None of their parents agreed to be interviewed at length for this story.
"The one thing I could say," Jen's mother said by phone, "and I don't have to think about it, is we absolutely love our daughter. That will not change. No matter what."
Wendy said her parents, too, sent word that "they love and support me, no matter what." This Christmas, Wendy's mother hung a stocking for Jen right beside the one for Wendy.
Wendy says her parents are worried about this story. All their neighbors, co-workers and fellow church members will learn Wendy's sexual orientation.
More for her parents than for herself, Wendy says, "This is their outing."
During lunch at a Blacksburg restaurant, Jen and Wendy talk about the newspaper story. Wendy is sending a letter to everybody on her father's side of the family.
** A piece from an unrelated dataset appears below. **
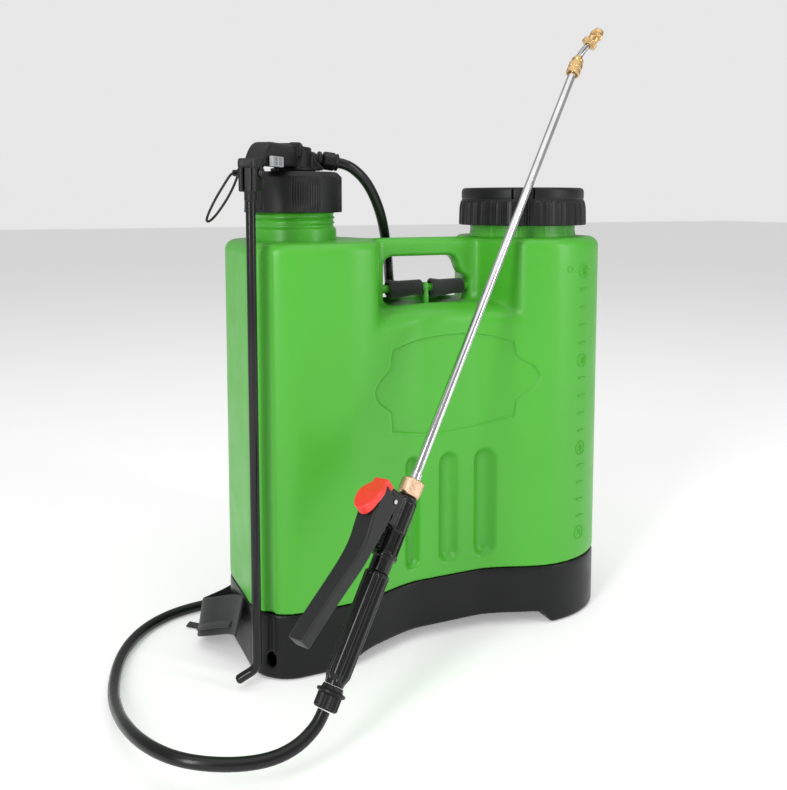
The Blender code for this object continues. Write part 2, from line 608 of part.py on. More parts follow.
def trigger():
    """Long pressed lever, a channel open towards the grip, swinging on its pin."""
    pivot = gun_point(-30.0 * MM, 24.0 * MM)
    line = ((-22.0, 36.4), (-35.0, 41.0), (-46.0, 41.8), (-70.0, 39.2), (-82.0, 39.4), (-96.0, 42.6),
            (-110.0, 46.6), (-138.0, 54.6), (-165.0, 61.5))
    rings = []
    half = 11.0 * MM
    wall = 1.8 * MM
    for i, (s, v) in enumerate(line):
        a = line[max(i - 1, 0)]
        b = line[min(i + 1, len(line) - 1)]
        ds, dv = b[0] - a[0], b[1] - a[1]
        ln = math.hypot(ds, dv)
        ins, inv = -(-dv / ln), -(ds / ln) * -1.0
        if inv > 0:
            ins, inv = -ins, -inv
        depth = 22.0 * MM if -60.0 < s < -10.0 else 13.0 * MM

        def spot(d, t):
            return gun_point(s * MM + ins * d, v * MM + inv * d, t)

        rings.append([
            spot(0.0, -half), spot(0.0, half), spot(depth, half), spot(depth, half - wall),
            spot(wall, half - wall), spot(wall, -half + wall), spot(depth, -half + wall), spot(depth, -half)])
    lever = loft("trigger", rings, BLACK, pivot)
    bore = lathe("cut_lever_bore", rod_profile(2.12 * MM, -14.0 * MM, 14.0 * MM),
                 frame(pivot, T), BLACK, 12, pivot)
    boolean(lever, bore, "DIFFERENCE")


def red_lock():
    """Red thumb lock over the lever's upper end."""
    n = 20
    tilt = math.radians(20.0)
    up_dir = (W * math.cos(tilt) - V * math.sin(tilt)).normalized()
    out_dir = (V * math.cos(tilt) + W * math.sin(tilt)).normalized()
    c = gun_point(-34.5 * MM, 41.2 * MM)
    rings = []
    for h, k in ((0.4, 0.86), (2.0, 1.0), (4.5, 1.0), (6.2, 0.80)):
        ring = []
        for i in range(n):
            a = TAU * i / n
            ring.append(c + out_dir * (h * MM) + T * (math.cos(a) * 13.0 * MM * k)
                        - up_dir * (math.sin(a) * 17.5 * MM * k))
        rings.append(ring)
    return rings, c, up_dir, out_dir


def lock_part():
    rings, c, up_dir, out_dir = red_lock()
    loft("red_lock", rings, RED, gun_point(-30.0 * MM, 24.0 * MM))


def valve_stem():
    lathe("valve_stem", [
        (0.0, -66.0 * MM), (2.6 * MM, -66.0 * MM), (2.6 * MM, -57.0 * MM), (4.2 * MM, -56.5 * MM),
        (4.2 * MM, -52.0 * MM), (2.6 * MM, -51.5 * MM), (2.6 * MM, -48.6 * MM), (0.0, -48.6 * MM)],
        GUN @ Matrix.Translation((15.5 * MM, 0.0, 0.0)), STEEL, 12, gun_point(-57.0 * MM, 15.5 * MM))


def lance_parts():
    """Lance tube, its nuts, the bent tip and the adjustable nozzle."""
    lathe("lance_nut", [
        (8.0 * MM, -16.5 * MM), (10.6 * MM, -13.5 * MM), (10.6 * MM, -1.5 * MM), (9.0 * MM, -GAP),
        (4.9 * MM, -GAP), (4.9 * MM, -16.5 * MM)], GUN, BRASS, 28, LANCE_FOOT)
    lathe("lance_ferrule", tube_profile(6.2 * MM, 4.8 * MM, 0.0, 6.5 * MM), GUN, BRASS, 20, LANCE_FOOT)
    lathe("lance_tube", tube_profile(4.5 * MM, 3.6 * MM, -16.0 * MM, LANCE_LENGTH), GUN, STEEL, 24, LANCE_FOOT)
    top = LANCE_LENGTH
    lathe("lance_connector", [
        (7.6 * MM, top - 4.0 * MM), (7.6 * MM, top + 12.0 * MM), (6.6 * MM, top + 16.0 * MM),
        (4.6 * MM, top + 22.0 * MM), (3.9 * MM, top + 22.0 * MM), (3.9 * MM, top + GAP),
        (4.8 * MM, top + GAP), (4.8 * MM, top - 4.0 * MM)], GUN, BRASS, 24, LANCE_HEAD)


NOZ_BASE = LANCE_HEAD + W * 10.0 * MM
NOZ_KNEE = LANCE_HEAD + W * 27.0 * MM
NOZ_DIR = Vector((0.6150, -0.2060, 0.7610)).normalized()


def nozzle_parts():
    turn = []
    for i in range(7):
        t = i / 6.0
        a = NOZ_KNEE - W * 6.0 * MM
        b = NOZ_KNEE
        c = NOZ_KNEE + NOZ_DIR * 6.0 * MM
        turn.append(a * (1 - t) ** 2 + b * (2 * t * (1 - t)) + c * t ** 2)
    path = [LANCE_HEAD + W * 1.0 * MM, LANCE_HEAD + W * 12.0 * MM] + turn + [NOZ_KNEE + NOZ_DIR * 19.0 * MM]
    sweep("nozzle_elbow", path, round_section(3.5 * MM, 12), T, STEEL, LANCE_HEAD)
    tip = frame(NOZ_KNEE + NOZ_DIR * 14.0 * MM, NOZ_DIR)
    lathe("nozzle_collar", tube_profile(8.6 * MM, 3.85 * MM, 0.0, 6.0 * MM), tip, BRASS, 24)
    lathe("nozzle_body", [
        (6.2 * MM, 6.3 * MM), (6.2 * MM, 12.0 * MM), (7.4 * MM, 12.6 * MM), (7.4 * MM, 17.0 * MM),
        (4.6 * MM, 23.0 * MM), (1.0 * MM, 23.0 * MM), (1.0 * MM, 8.0 * MM), (3.85 * MM, 6.3 * MM)],
        tip, BRASS, 24, NOZ_KNEE + NOZ_DIR * 20.0 * MM)


# ---------------------------------------------------------------- straps, hose

def strap_loop(name, x0, x1):
    """Webbing turned round the moulded bar inside the handle."""
    at = frame((x0, -4.0 * MM, 368.5 * MM), (1.0, 0.0, 0.0))
    lathe(name, tube_profile(9.2 * MM, 4.9 * MM, 0.0, x1 - x0), at, FABRIC, 20)


def straps():
    strap_loop("strap_loop_l", -41.5 * MM, 1.5 * MM)
    strap_loop("strap_loop_r", 12.5 * MM, 55.0 * MM)
    for tag, sign, x_top in (("l", -1.0, -21.0 * MM), ("r", 1.0, 34.0 * MM)):
        cx = X_MID
        top = [
            (x_top, 7.5 * MM, 372.0 * MM), (x_top, 22.0 * MM, 368.0 * MM),
            (x_top + sign * 4.0 * MM, 50.0 * MM, 366.0 * MM),
            (x_top + sign * 8.0 * MM, 74.0 * MM, 362.0 * MM),
            (x_top + sign * 12.0 * MM, 88.0 * MM, 346.0 * MM),
            (x_top + sign * 16.0 * MM, 94.5 * MM, 328.0 * MM)]
        sweep("strap_top_" + tag, smooth_path(top, 3), flat_section(38.0 * MM, 1.8 * MM),
              (0.0, 0.0, 1.0), FABRIC)
        xa = top[-1][0]
        pad = [
            (xa, 96.2 * MM, 321.0 * MM), (xa + sign * 8.0 * MM, 96.6 * MM, 290.0 * MM),
            (xa + sign * 30.0 * MM, 97.0 * MM, 240.0 * MM), (xa + sign * 46.0 * MM, 97.0 * MM, 180.0 * MM),
            (xa + sign * 56.0 * MM, 97.0 * MM, 130.0 * MM)]
        sweep("shoulder_pad_" + tag, smooth_path(pad, 2), flat_section(48.0 * MM, 9.0 * MM),
              (0.0, 1.0, 0.0), FABRIC)
        xb = pad[-1][0]
        low = [
            (xb + sign * 1.0 * MM, 97.0 * MM, 125.5 * MM), (xb + sign * 5.0 * MM, 96.0 * MM, 108.0 * MM),
            (xb + sign * 18.0 * MM, 93.5 * MM, 84.0 * MM), (xb + sign * 30.0 * MM, 91.2 * MM, 66.0 * MM),
            (xb + sign * 40.0 * MM, 90.5 * MM, 50.0 * MM)]
        sweep("strap_low_" + tag, smooth_path(low, 3), flat_section(30.0 * MM, 1.8 * MM),
              (0.0, 1.0, 0.0), FABRIC)


def strap_bundle():
    """Spare waist webbing standing on edge: out behind the base's left corner, folded back along its side."""
    fold = [
        (-184.0, 79.5, 20.4), (-199.0, 66.0, 20.4), (-213.0, 56.0, 20.8), (-228.0, 47.0, 21.5),
        (-238.0, 36.0, 24.5), (-240.0, 25.0, 28.5), (-235.5, 13.0, 33.5), (-227.5, 0.0, 39.0),
        (-221.0, -13.0, 44.5), (-216.5, -25.0, 48.5), (-214.5, -36.0, 51.0)]
    path = smooth_path([(x * MM, y * MM, z * MM) for x, y, z in fold], 3)
    sweep("strap_bundle", path, flat_section(2.4 * MM, 40.0 * MM), (0.0, 0.0, 1.0), FABRIC)


def hose():
    """Delivery hose from the pump head down the back and round to the gun."""
    route = HOSE_ROUTE
    pts = smooth_path([Vector((x * MM, y * MM, z * MM)) for x, y, z in route], 3)
    curve = bpy.data.curves.new("hose", "CURVE")
    curve.dimensions = "3D"
    spline = curve.splines.new("POLY")
    spline.points.add(len(pts) - 1)
    for p, q in zip(spline.points, pts):
        p.co = (q.x + SHIFT.x, q.y + SHIFT.y, q.z + SHIFT.z, 1.0)
    curve.bevel_depth = 5.5 * MM
    curve.bevel_resolution = 2
    curve.use_fill_caps = True
    obj = bpy.data.objects.new("hose", curve)
    bpy.context.scene.collection.objects.link(obj)
    curve.materials.append(material("hose_look", RUBBER[0], 0.3, 0.0))


HOSE_ROUTE = (
    (-95.9, -5.1, 503.3), (-86.8, -6.0, 501.2), (-78.0, -5.8, 497.2), (-63.5, -2.5, 486.0),
    (-50.0, 5.0, 467.5), (-37.0, 16.0, 445.0), (-27.0, 30.0, 422.0), (-15.5, 49.0, 399.0),
    (-5.0, 71.0, 380.0), (4.0, 84.0, 345.0), (2.0, 78.0, 300.0), (-4.0, 75.0, 240.0),
    (-12.0, 76.0, 180.0), (-24.0, 78.0, 120.0), (-44.0, 84.0, 70.0), (-76.0, 93.0, 36.0),
    (-118.0, 99.0, 20.0), (-160.0, 99.0, 13.0), (-190.0, 99.5, 9.0), (-218.0, 101.5, 6.0),
    (-249.7, 97.0, 5.8), (-279.2, 81.8, 5.8), (-304.0, 55.9, 5.8), (-324.6, 15.1, 5.8),
    (-338.0, -42.8, 8.0), (-341.0, -94.5, 15.0), (-338.0, -142.0, 24.0), (-329.0, -179.5, 29.0),
    (-311.0, -208.5, 29.5), (-287.0, -223.5, 27.5), (-262.0, -232.0, 25.8), (-238.8, -234.7, 25.5),
    (-228.0, -234.2, 26.5), (-215.9, -232.3, 30.1), (-203.0, -228.5, 37.9), (-197.5, -226.2, 43.1),
    (-192.9, -223.9, 49.0),
)


tank()
base()
pump_parts()
head_parts()
drive_rod()
keeper_loop()
filler_parts()
gun_parts()
trigger()
lock_part()
valve_stem()
lance_parts()
nozzle_parts()
straps()
strap_bundle()
hose()
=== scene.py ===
"""Looks of the knapsack sprayer: fine surfaces, soft goods, hose, materials, stage and camera.

Shapes are worked out in the tank's own frame in millimetres (X and Y from the tank's middle, Z from the floor)
and moved to the row frame, in metres, when a mesh is made.
"""

import math

import bmesh
import bpy
import numpy as np
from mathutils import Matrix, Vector


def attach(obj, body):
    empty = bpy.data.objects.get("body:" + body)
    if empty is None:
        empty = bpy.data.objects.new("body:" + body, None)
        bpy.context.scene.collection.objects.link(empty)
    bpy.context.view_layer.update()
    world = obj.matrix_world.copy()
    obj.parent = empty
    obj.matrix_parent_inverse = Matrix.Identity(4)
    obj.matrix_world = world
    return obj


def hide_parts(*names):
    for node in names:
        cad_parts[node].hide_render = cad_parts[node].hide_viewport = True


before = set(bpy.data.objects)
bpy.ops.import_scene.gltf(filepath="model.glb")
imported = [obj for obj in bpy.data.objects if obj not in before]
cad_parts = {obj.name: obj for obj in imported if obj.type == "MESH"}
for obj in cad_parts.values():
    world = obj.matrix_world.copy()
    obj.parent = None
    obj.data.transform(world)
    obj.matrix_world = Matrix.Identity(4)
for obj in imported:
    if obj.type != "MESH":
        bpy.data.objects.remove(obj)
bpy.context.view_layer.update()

SHIFT = np.array((10.4, 68.12, 0.0))
TAU = 2.0 * math.pi


def vec(*c):
    return np.array(c, float)


def unit(v):
    v = np.asarray(v, float)
    return v / np.linalg.norm(v)


# ---------------------------------------------------------------- places in the tank's frame, mm

PUMP = vec(-143.0, 0.0, 0.0)
FILL = vec(131.5, 0.0, 0.0)
ROD = vec(-210.5, -84.0, 0.0)
Z_PIN = 489.6
ARM = unit(ROD - PUMP)
PINDIR = vec(-ARM[1], ARM[0], 0.0)
UP = vec(0.0, 0.0, 1.0)
LANCE_FOOT = vec(-83.6, -164.7, 211.1)
LANCE_HEAD = vec(185.4, -19.0, 610.0)
LANCE = np.linalg.norm(LANCE_HEAD - LANCE_FOOT)
W = unit(LANCE_HEAD - LANCE_FOOT)
V = vec(-0.752, -0.2415, 0.6138)
V = unit(V - W * V.dot(W))
T = unit(np.cross(W, V))
OUT_DIR = unit((0.93, -0.10, -0.13))
OUT_START = PUMP + OUT_DIR * 20.5 + UP * 510.0
NOZ_KNEE = LANCE_HEAD + W * 27.0
NOZ_DIR = unit((0.615, -0.206, 0.761))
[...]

She doesn't want the newspaper to be the way they learn she's a lesbian.
Her father has just told his brother about Wendy. Her mother has told her boss. Both conversations went well.
After their po' boy sandwich and Cajun shrimp salad are served, the talk turns to the children Jen and Wendy want to have.
"Now, we have to have four," Wendy says.
"Four!" Jen exclaims.
"Well," Wendy says, "I like all these names -- Jake, Nathan, Cameron, Christian." She hasn't even started on girls' names.
Jen's sure that when she's a very old lady, she's going to be rocking on a porch swing with Wendy.
"In my life," Jen says, "I want to walk down the street holding her hand and with a ring on my finger and with the same name as hers, and I want to be buried right next to her in the burial plot."
They hope that the people they know as they grow old will be heartened by the love they share.
"That our kids," Jen says, "can comfortably tell their friends, 'We have two moms.' "
"The way we are," Wendy says of her and Jen's open ways, "we'll be telling them for them. The good thing is, we won't be 60 years old and living in a closet."
"And when we're 60 years old," Jen interjects, "I hope it won't be a story."
Yes, Wendy says. "People will have stopped doing profiles on gay people. It'll be old news."